«Un varo è come un parto. La nave scivola sullo scalo come un neonato si tiene al cordone ombelicale. E quando è in acqua si può gioire, piangere ed esultare».
Giovanni Maresca è un operaio Fincantieri oggi in pensione. Per 42 lunghissimi anni ha varcato quel cancello. «Ci sono entrato coi calzoni corti, come perito naval meccanico. Ci sono uscito da responsabile saldature: quello che prima di un varo, per intenderci, controlla tutti i punti di fusione», commenta con un pizzico d’orgoglio. In mezzo venti anni di rappresentanze sindacali: di conflitti, guerre e mediazioni per dare un futuro allo stabilimento di Castelllammare. Quando parla del cantiere è come se parlasse di un pezzo del suo cuore, della storia della sua vita.
Quando ha saputo di quel varo nel silenzio non ha trattenuto le lacrime. Un ricordo lontano i guanti degli operai che, in lacrime, salutano lo scafo che va in acqua. Ieri solo uno striscione, freddo ed asettico, per ribadire la distanza tra le maestranze e i vertici dell’azienda.

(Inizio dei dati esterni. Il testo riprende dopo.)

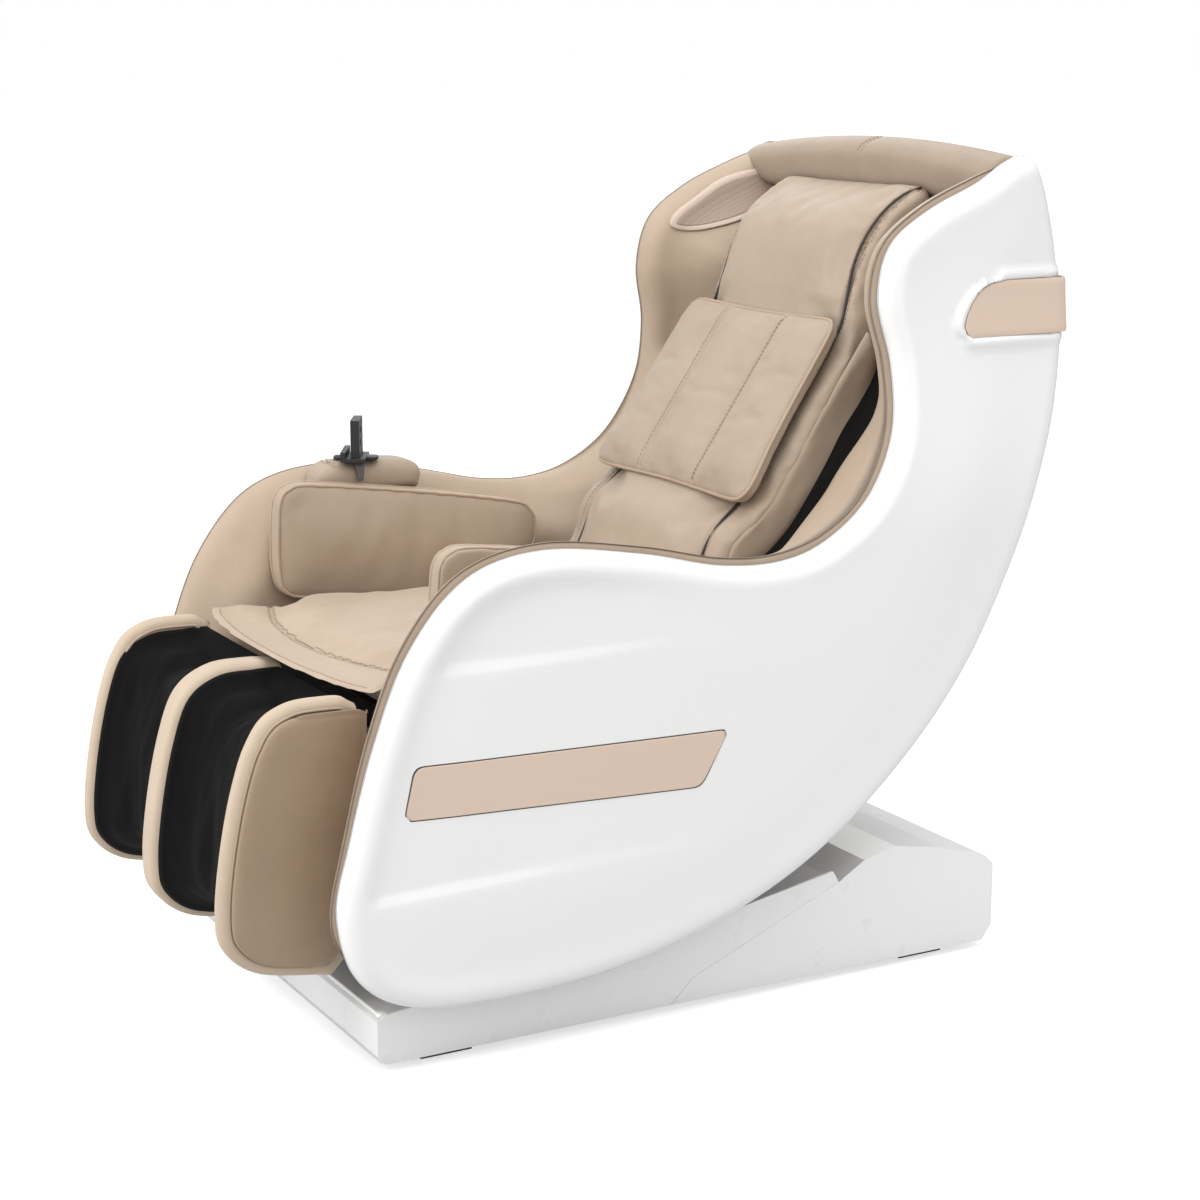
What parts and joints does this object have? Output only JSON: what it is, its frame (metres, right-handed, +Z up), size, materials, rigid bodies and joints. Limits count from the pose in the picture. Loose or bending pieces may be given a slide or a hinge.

«Un varo senza operai è triste: diventa solo la fotografia di un pezzo di ferro che scende in acqua. Non c’è poesia, non c’è la forza morale del lavoro – commenta Giovanni Maresca – ma capisco i miei colleghi, li comprendo. E’ venuto il momento in cui la politica dica chiaramente da che parte sta. Se con gli operai per il futuro del nostro cantiere che è la nostra storia o contro chi lavora in questo stabilimento».